The city expects to hold a public hearing about the housing plan sometime this summer, but no firm date has been established.
The wide spread between single-family and multifamily zoning has created “clear disparities in housing access throughout the City,” the city planning department has said, putting a velvet rope in front of areas with the highest concentrations of jobs, public transit access and top schools that keeps more affordable forms of housing out.
However, after public feedback gathered in mid-2023 and “direction” from the Los Angeles City Council, the planning department has done an about-face.
Single-family zones are not eligible for affordable housing incentives the city is planning, with some exceptions for projects proposed by and on land owned by religious organizations. They are also left out of a transit-focused incentive package for affordable housing, the planning department said in an October note.
In a letter to the planning department, the Inner City Law Center and 40 other signatories expressed unease at the city’s plans for its housing future.
Adding more incentives to commercial areas or parts of the city where apartment projects are already allowed won’t help the city meet the ambitious housing targets it needs to, the letter said. According to the California Regional Housing Needs Assessment, Los Angeles needs to add more than 450,000 housing units by 2029.
Additionally, by keeping single-family zones walled off to other types of housing and incentivizing new multifamily projects in the fraction of the city where they are already allowed, the city is promoting “displacement of rent-controlled tenants while reinforcing existing segregationist patterns,” the letter said.
It’s frustrating to see homeowners’ interests being so heavily prioritized in a city where nearly 64% of residents are renters, Inner City Law Center Director of Public Policy Mahdi Manji said.
“You’re saying the rights of these homeowners to live in a single-family home is more important than the rights of people to live in a home at all,” Manji said.
The planning department is aware of both the sanctity of single-family residential areas and the need to push for a reexamination of that untouchability.
In its October note about the interplay between the city’s efforts to update its housing element and rezone the city and existing single-family housing areas, the planning department said it had attempted to include some areas where single-family zones could be made available for multifamily housing in early versions of their plans, “with the intent to allow for a public dialogue among Angelenos on the types of housing opportunities they’d like to see on land historically restricted to low-density residential uses.”
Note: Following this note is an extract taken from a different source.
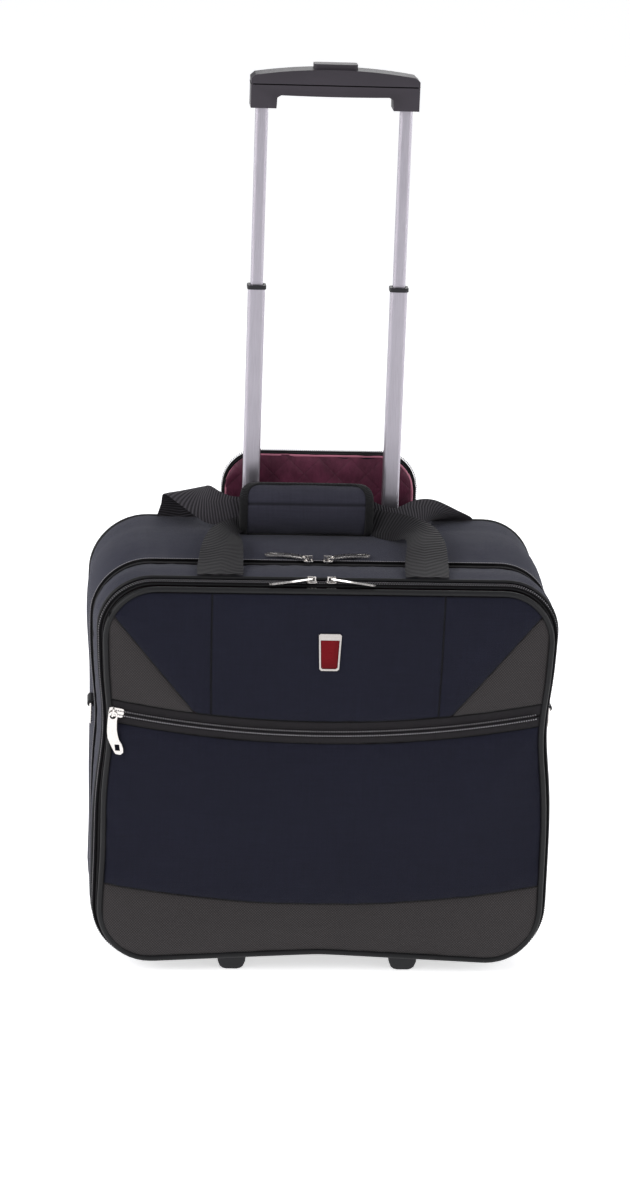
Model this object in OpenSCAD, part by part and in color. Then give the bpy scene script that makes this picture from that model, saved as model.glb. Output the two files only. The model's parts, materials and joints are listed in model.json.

The department also sought to explore how and where affordable housing might best fit into so-called high-resource neighborhoods where desirable amenities are clustered, the department said in its note.
Those in the development community who spoke with Bisnow agreed that making more land open to multifamily development in the city would remove one hurdle to build more housing and noted that it was likely the only way to hit the mandated housing goals the city will be on the hook for.
But there are a number of other hurdles between new housing projects and the finish line, including high interest rates and construction costs, relatively flat rents and even Measure ULA, said CBRE Executive Vice President Dean Zander, who specializes in multifamily investment sales.
Others in the development community noted that, in their experience, housing is already challenging to build where it should theoretically be allowed.
“I do think, sometimes, the discussion of single-family zoning versus multifamily zoning is a little bit of a red herring,” Cityview CEO Sean Burton said, pointing to challenges to proposed projects in the form of slow approvals, pushback from community members and regulations like the California Environmental Quality Act that are often weaponized to delay or derail development. Projects may still face these challenges even if zoning allows for them on paper.
“Making more land available wouldn’t hurt, but it’s not a panacea,” Burton said.